Is "I would like beer" incorrect? (ie: as opposed to "a beer"?)


Nope! I didn't include the article and it was correct. ^_^ My exact answer was: I would like beer, please.


Someone can explain the accusative case? Köszi!


It is relatively easy. The direct object of a sentence gets the accusative case.

I want beer
I eat bread
I love you

The objects above in bold get the accusative case.
In Hungarian, it means a "-t" suffix. But if the word ends in a consonant, there may be a buffer vowel in-between, that harmonizes with the word. Sometimes the word itself ends in a "t", it still gets one more "t", with a buffer sound:

sör - sört
víz - viz-e-t
bor - bort
szék - szék-e-t
lámpa - lámpát
bot - bot-o-t
láb - láb-a-t
toll - toll-a-t



I just want to add one small detail:

If the word you're making accusative ends in either "a" or "e," it is always lengthened to "á" or "é." This isn't just for accusative either; this is for any ending you may add.

kutya -- Látom a kutyát.

csécse -- Akarok egy csécsét.


Absolutely. You may have wanted to say "csésze" and "csészét". "Csésze" is something that you drink your espresso from. It means a few other things, as well. "Csécse" pedig a village in Hungary. :)

And one more:

kabát - kabát-o-t


Although accusative with personal words is completely different.

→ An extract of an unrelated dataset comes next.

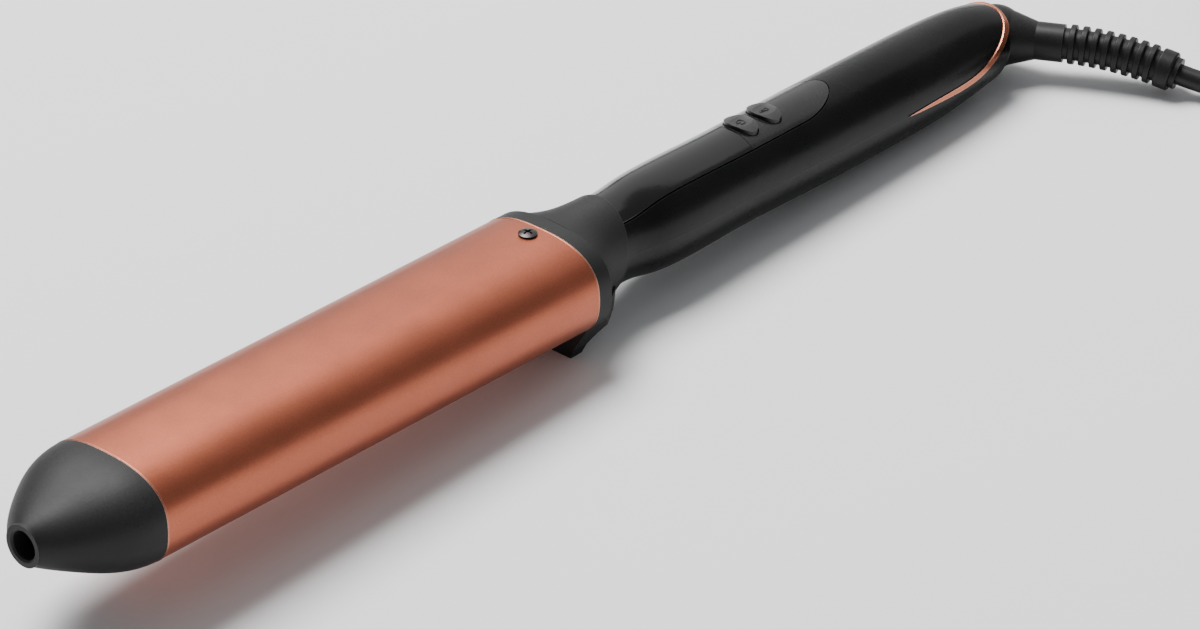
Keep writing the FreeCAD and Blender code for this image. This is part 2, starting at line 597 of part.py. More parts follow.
def cord_guard():
    at = guard_axis()
    ball = Vec(BALL_X, 0, 0)
    heading = at(0)[1]
    cone = Part.makeCone(BALL_R * 0.86, NECK_R, 7.0, ball + heading * (BALL_R * 0.51), heading)
    neck = rod(ball + heading * 11.0, heading, NECK_R, NECK_END - 11.0)
    pieces = [Part.makeSphere(BALL_R, ball), cone, neck]
    bend = Part.Arc(at(NECK_END)[0], at(NECK_END + BEND_LENGTH / 2)[0], at(NECK_END + BEND_LENGTH)[0])
    ring = Part.Wire([Part.Circle(at(NECK_END)[0], heading, RIB_CORE_R).toShape()])
    pieces.append(Part.Wire([bend.toShape()]).makePipeShell([ring], True, True))
    for i in range(RIB_COUNT):
        point, along = at(FIRST_RIB + RIB_PITCH * i)
        rib = rod(point - along * (RIB_THICK / 2), along, RIB_R, RIB_THICK)
        pieces.append(rib.makeFillet(0.35, [e for e in rib.Edges if len(e.Vertexes) == 1]))
    point, along = at(GUARD_END - END_COLLAR + 0.6)
    end = rod(point, along, RIB_R, END_COLLAR - 0.6 - 1.6)
    end = end.makeFillet(0.6, [e for e in end.Edges if len(e.Vertexes) == 1])
    pieces.append(end)
    pieces.append(rod(at(GUARD_END - END_COLLAR)[0], along, RIB_CORE_R, END_COLLAR))
    guard = joined(pieces)
    # Room for the lug: its place at rest, its place with the guard straight back, and all between.
    straight = FreeCAD.Rotation(Z_AXIS, -REST_TILT)
    room_w = LUG_HALF_W + 0.4
    lug_room = block(-14.0, 0, -room_w, room_w, -LUG_HALF_THICK - 0.3, LUG_HALF_THICK + 0.3)
    lug_rooms = []
    for turned in (FreeCAD.Rotation(), straight):
        room = lug_room.copy()
        room.Placement = FreeCAD.Placement(ball, turned)
        lug_rooms.append(room)
    swing = [Vec(0, 0, 0)]
    for i in range(7):
        angle = math.radians(180.0 - REST_TILT * i / 6)
        swing.append(Vec(14.0 * math.cos(angle), 14.0 * math.sin(angle), 0))
    fan = Part.Face(Part.makePolygon(swing + [swing[0]])).extrude(Vec(0, 0, 2 * LUG_HALF_THICK + 0.6))
    fan.translate(ball - Vec(0, 0, LUG_HALF_THICK + 0.3))
    eye_room = rod(Vec(BALL_X, 0, -LUG_HALF_THICK - 0.3), Z_AXIS, LUG_HALF_W + 0.4, 2 * LUG_HALF_THICK + 0.6)
    pin_room = rod(Vec(BALL_X, 0, -6.9), Z_AXIS, PIN_R + 0.05, 13.8)
    for room in lug_rooms + [fan, eye_room, pin_room]:
        guard = guard.cut(room)
    settle("cord_guard", guard)


# ---- free cord, in the table's frame -------------------------------------------------------------------
def cord_start():
    point, along = guard_axis()(GUARD_END)
    return SETTLE.multVec(point), SETTLE.Rotation.multVec(along)


START, HEADING = cord_start()
OUTER_TURN_R = COIL_MID_R + COIL_HALF_BAND - CORD_R
LEAD = [
    START, START + HEADING * 10.5, Vec(210.2, -67.6, FLOOR_Z + 0.03), Vec(219.7, -76.2, FLOOR_Z),
    Vec(233.4, -81.2, FLOOR_Z), Vec(251.5, -82.5, FLOOR_Z), Vec(COIL_X, COIL_Y - OUTER_TURN_R, FLOOR_Z),
]
TAIL = [
    Vec(COIL_X, COIL_Y - OUTER_TURN_R, TABLE_GAP + COIL_HEIGHT - CORD_R), Vec(286.9, -82.0, 13.6),
    Vec(299.7, -76.7, 11.6), Vec(309.6, -66.9, 9.2), Vec(PLUG_X, -54.0, PLUG_Z), Vec(PLUG_X, PLUG_Y, PLUG_Z),
]


def cord_tube(points):
    """Straight runs joined by tangent arcs, each as large as its two runs allow."""
    runs = [(b - a).Length for a, b in zip(points, points[1:])]
    edges = []
    here = points[0]
    for i in range(1, len(points) - 1):
        back = (points[i - 1] - points[i]).normalize()
        on = (points[i + 1] - points[i]).normalize()
        turn = math.pi - back.getAngle(on)
        reach = 0.45 * min(runs[i - 1], runs[i])
        radius = reach / math.tan(turn / 2)
        middle = (back + on).normalize()
        inward = radius / math.cos(turn / 2) - radius
        arc = Part.Arc(points[i] + back * reach, points[i] + middle * inward, points[i] + on * reach)
        edges.append(Part.LineSegment(here, arc.StartPoint).toShape())
        edges.append(arc.toShape())
        here = arc.EndPoint
        print("  bend", i, "turn", round(math.degrees(turn), 1), "radius", round(radius, 1))
    edges.append(Part.LineSegment(here, points[-1]).toShape())
    path = Part.Wire(edges)
    ring = Part.Wire([Part.Circle(points[0], points[1] - points[0], CORD_R).toShape()])
    tube = path.makePipeShell([ring], True, True)
    print("  length", round(path.Length, 1), "volume ratio",
          round(tube.Volume / (math.pi * CORD_R ** 2 * path.Length), 4))
    return tube, path.Length


def coil_tie():
    """A strap round the coil's band, opposite the place where the cord enters it."""
    y0 = COIL_Y + COIL_MID_R - COIL_HALF_BAND - TIE_THICK + 0.6
    y1 = COIL_Y + COIL_MID_R + COIL_HALF_BAND + TIE_THICK - 0.6
    top = TABLE_GAP + COIL_HEIGHT + TIE_THICK - 0.4
    strap = block(COIL_X - TIE_HALF_W, COIL_X + TIE_HALF_W, y0, y1, TABLE_GAP, top)
    strap = strap.makeFillet(2.4, [e for e in strap.Edges if abs(e.tangentAt(e.FirstParameter).x) > 0.9])
    return strap.cut(block(COIL_X - 9, COIL_X + 9, y0 + TIE_THICK, y1 - TIE_THICK,
                           TABLE_GAP + TIE_THICK, top - TIE_THICK))


def free_cord():
    outer = COIL_MID_R + COIL_HALF_BAND
    inner = COIL_MID_R - COIL_HALF_BAND
    centre = Vec(COIL_X, COIL_Y, TABLE_GAP)
    ring = rod(centre, Z_AXIS, outer, COIL_HEIGHT).cut(rod(centre, Z_AXIS, inner, COIL_HEIGHT))
    ring = ring.makeFillet(2.6, [e for e in ring.Edges if len(e.Vertexes) == 1])
    print("cord lead")
    lead_tube, lead_length = cord_tube(LEAD)
    print("cord tail")
    tail_tube, tail_length = cord_tube(TAIL)
    coiled = CORD_LENGTH - lead_length - tail_length
    print("coiled length", round(coiled, 1), "turns", round(coiled / (2 * math.pi * COIL_MID_R), 2))
    tie = coil_tie()
    save("cord_lead", lead_tube)
    save("cord_tail", tail_tube)
    save("cord_tie", tie)
    save("cord_coil", ring.cut(lead_tube).cut(tail_tube).cut(tie))


def plug():
    """A flat two-pin plug, lying beside the coil with its pins along +Y."""
    rear = Vec(PLUG_X, PLUG_Y, PLUG_Z)
    boot = Part.makeCone(CORD_R + 0.5, CORD_R + 2.2, PLUG_BOOT, rear, Y_AXIS)
    rear_y = PLUG_Y + PLUG_BOOT - 0.5
    front_y = rear_y + PLUG_BODY
    plan = [
        (-6.0, rear_y), (6.0, rear_y), (11.5, rear_y + 9.0), (PLUG_HALF_W, rear_y + 20.0),
        (PLUG_HALF_W, front_y), (-PLUG_HALF_W, front_y), (-PLUG_HALF_W, rear_y + 20.0), (-11.5, rear_y + 9.0),
    ]
    corners = [Vec(PLUG_X + x, y, TABLE_GAP) for x, y in plan]
    body = Part.Face(Part.makePolygon(corners + [corners[0]])).extrude(Vec(0, 0, 2 * PLUG_HALF_THICK))
    uprights = [e for e in body.Edges if abs(e.tangentAt(e.FirstParameter).z) > 0.9
                and e.BoundBox.YMin > rear_y + 1 and e.BoundBox.YMin < front_y - 1]
    body = body.makeFillet(4.0, uprights)
    rims = [e for e in body.Edges if e.BoundBox.ZLength < 0.01 and e.BoundBox.YMin < front_y - 0.5
            and e.BoundBox.YMin > rear_y - 0.5]
    body = body.makeChamfer(2.2, rims)
    save("plug_body", joined([boot, body]))
    pins = []
    for side in (-1, 1):
        pin = rod(Vec(PLUG_X + side * PIN_SPACING / 2, front_y, PLUG_Z), Y_AXIS, PLUG_PIN_R, PIN_LENGTH)
        tip_edge = [e for e in pin.Edges if e.BoundBox.YMin > front_y + PIN_LENGTH - 0.01]
        pins.append(pin.makeFillet(1.2, tip_edge))
    save("plug_pins", Part.makeCompound(pins))


os.makedirs("parts", exist_ok=True)
tip_cap()
barrel_tube()
insulator("tip_insulator", 1.0, 4.0, 17.7, 10.8, [(0.0, 1.45)])
insulator("rear_insulator", 138.5, 140.5, 16.6, 10.0, [(-LEAD_Y, 1.0), (LEAD_Y, 1.0)])
heat_spreaders()
clamp_springs()
heater()
collar()
handle_shells()
panel()
button("power_button", POWER_X)
button("temperature_button", TEMPERATURE_X)
electronics()
swivel()
cord_guard()
free_cord()
plug()
print("shift", SHIFT, "lean", math.degrees(LEAN), "ball", SETTLE.multVec(Vec(BALL_X, 0, 0)))
print("cord start", START, "heading", HEADING)
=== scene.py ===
# %% [markdown]
# # A curling iron, finished over its engineering model
# The engineering model already holds every part at its real size and place, and the joints that move them.
# This lesson gives that model its looks: first the camera and the free cord, because they decide what is
# in view, then the shared surface effects, the finishes, the small added pieces, and the light.

# %% Load the frame that everything is built on
import json
import math

import bmesh
import bpy
from mathutils import Matrix, Vector


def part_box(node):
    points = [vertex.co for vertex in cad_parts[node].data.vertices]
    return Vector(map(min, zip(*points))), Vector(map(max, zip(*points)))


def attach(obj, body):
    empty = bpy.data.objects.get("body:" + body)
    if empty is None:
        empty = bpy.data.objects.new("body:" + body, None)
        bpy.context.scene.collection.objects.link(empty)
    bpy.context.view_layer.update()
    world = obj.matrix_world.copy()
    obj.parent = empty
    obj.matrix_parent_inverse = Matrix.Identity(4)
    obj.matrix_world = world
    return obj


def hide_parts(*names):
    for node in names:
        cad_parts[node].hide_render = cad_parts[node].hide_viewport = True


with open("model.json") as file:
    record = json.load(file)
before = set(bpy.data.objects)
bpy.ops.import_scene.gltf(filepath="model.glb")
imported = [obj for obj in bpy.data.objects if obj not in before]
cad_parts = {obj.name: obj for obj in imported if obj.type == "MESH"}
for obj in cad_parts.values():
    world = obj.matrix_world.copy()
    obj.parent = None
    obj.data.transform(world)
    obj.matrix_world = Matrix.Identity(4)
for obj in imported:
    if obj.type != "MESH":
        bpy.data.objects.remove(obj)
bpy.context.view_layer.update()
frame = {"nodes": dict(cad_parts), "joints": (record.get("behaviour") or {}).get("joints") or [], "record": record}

nodes = frame["nodes"]
joints = {joint["name"]: joint for joint in frame["joints"]}

# %% [markdown]
# ## The wand's own axes
# The wand rests on its stand foot, so it leans back a little and its parts aren't square to the table. Pieces
# are easier to place in the wand's own axes, where x runs down its length from the front of the barrel. The
# swivel's hinges already point along those axes, so the change of axes is read from them.

# %% Find the wand's axes from its swivel
SWIVEL_ALONG = 0.3315              # from the front of the barrel to the swivel's middle, in metres
along = Vector(joints["swivel_spin"]["axis"]).normalized()
upward = Vector(joints["cord_guard_tilt"]["axis"]).normalized()
sideways = upward.cross(along)
wand_origin = Vector(joints["swivel_spin"]["pos_m"]) - along * SWIVEL_ALONG
WAND = Matrix.Translation(wand_origin) @ Matrix((along, sideways, upward)).transposed().to_4x4()
print("barrel front at", [round(v, 4) for v in wand_origin], "lean", round(math.degrees(along.z), 2))

# %% [markdown]
# ## Camera
# The wand is seen from beyond its tip, from its left and from above, through a long lens that hardly makes
# the far end smaller. A camera can be aimed with a constraint, or by building its rotation from the three
# directions it needs. The second way is exact and leaves nothing to update, so it is used here.

# %% Place the camera
CAMERA_PLACE = Vector((-0.9309, -0.8908, 0.8151))
LOOK_TURN = math.radians(43.19)    # where it looks, turned from +X towards +Y
LOOK_DOWN = math.radians(32.12)
ROLL = math.radians(1.56)
LENS = 179.8                       # millimetres, on a 36 mm sensor

level = math.cos(LOOK_DOWN)
ahead = Vector((level * math.cos(LOOK_TURN), level * math.sin(LOOK_TURN), -math.sin(LOOK_DOWN)))
right = ahead.cross(Vector((0, 0, 1))).normalized()
right = Matrix.Rotation(ROLL, 3, ahead) @ right
up = right.cross(ahead)
camera_data = bpy.data.cameras.new("camera")
camera_data.lens = LENS
camera_data.sensor_width = 36.0
camera = bpy.data.objects.new("camera", camera_data)
bpy.context.scene.collection.objects.link(camera)
turn = Matrix((right, up, -ahead)).transposed()
camera.matrix_world = Matrix.Translation(CAMERA_PLACE) @ turn.to_4x4()
bpy.context.scene.camera = camera
print("camera looks", [round(v, 3) for v in ahead], "right", [round(v, 3) for v in right])

# %% [markdown]
# ## The mains cord
# The cord is one length of round flexible lead: it leaves the small end of the cord guard, comes down to
# the table, is wound into a neat coil held by a strap, and ends in its plug. A single NURBS curve with a
# round bevel keeps it one smooth piece from end to end, which joined tubes or a mesh would not. The short
# stretches are listed points. The coil is worked out turn by turn, each at its own column and layer.

# %% The cord's sizes and the listed stretches
CORD_RADIUS = 0.0029
FLOOR_Z = 0.00295                  # the cord's middle when it lies on the table
COIL_CENTRE = Vector((0.273, -0.047, FLOOR_Z))
COIL_MIDDLE = 0.029
COLUMN_STEP = 0.0061               # from one turn's middle to the next, across the coil
LAYER_STEP = 0.0058
lead = [
    Vector((0.19993, -0.04593, 0.00605)), Vector((0.20318, -0.05568, 0.00388)),
    Vector((0.2102, -0.0676, 0.00298)), Vector((0.2197, -0.0762, FLOOR_Z)),
    Vector((0.2334, -0.0812, FLOOR_Z)), Vector((0.2515, -0.0825, FLOOR_Z)),
]
tail = [
    Vector((0.2869, -0.0820, 0.0199)), Vector((0.2997, -0.0767, 0.0180)), Vector((0.3096, -0.0669, 0.0130)),
    Vector((0.3149, -0.0540, 0.0072)), Vector((0.3149, -0.0401, 0.00695)),
]
print("hand-set points", len(lead) + len(tail))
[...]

Te - Téged (not tet or tét :) )


I answered "I want beer", is it because I didn't add the article "a" to make it a complete English sentence?


It's actually because it should be "I would like beer". If it were "Sört kérek" then you could say "I want beer," but because it's "szeretnék kérni" you have to say "would like". It has nothing to do with the article; it's correct to both include and omit it. ^_^


doesn't "szeretnék" mean "I would love" rather than "I would like"?


Why is the infinitive form "kérni" used here ?


Because it's used with the helping verb szeretnék.

szeretnék - I would like
szeretnék kérni - I would like to ask for

We use the infinitive the same way in English.

It's just being translated idiomatically. The literal meaning is "I would like to ask for a beer", but it's more realistically translated into English as simply "I would like a beer."


Thanks for this explanation. Literal translations are sometimes helpful to get a true insight of the meanings :)


Same in german. Ich gehe Ich soll gehen Gehen goes into infinitive


I think it's a bit odd that to translate this as "I would like a beer" is okay, but if this were the exact same phrase but with wine, then "I would like a wine" is incorrect and you have to say 'I would like wine'. Is that because it's not a correct phrase in English?


In English you would have to ask for 'a glass/bottle of wine'


I like to have a beer


Technically it is "I would like to ask for a beer." but it is idiomatic to say "I would like a beer." In English, "to have a beer" is "to drink a beer" and "to have dinner" is "to eat dinner", so that would be a different verb.


This is the most formal way of asking a beer and the translation is not entirely correct. It would be: "I would like to ask for a beer". This can also be expressed more easily and in a beginner course you might just shoot for easier expressions :)

"Sört kérek" (lit.: I ask for beer), "Szeretnék egy sört" (lit: I would like a beer), "Sört kérnék" (lit.: I would ask for a beer)

Generally if you put 'kérek' everything will become acceptable from the politeness point of view :) If you use conditionals it is even more polite.


vvsey said that the suffix "-nék" is the "would" part of "szeretnék" and he used only(!) it to create the word "kérnék", meaning "? would ask", by adding it to the root word, "kér". And because of that I ask: do verbs with "-nék" change depending on the person?


It does change.
I would ask - kérnék
you would ask - kérnél
he/she/it would ask - kérne
we would ask - kérnénk
you would ask - kérnétek
they would ask - kérnének



I got a bit confused :)


the words need to be slowed down . cannot get word out too hard to understand


Is it possible to use szeretném instead of szeretnék?


"A sört szeretném kérni" works all fine, but notice that this version has an extra definite article which enables the use of "szeretném".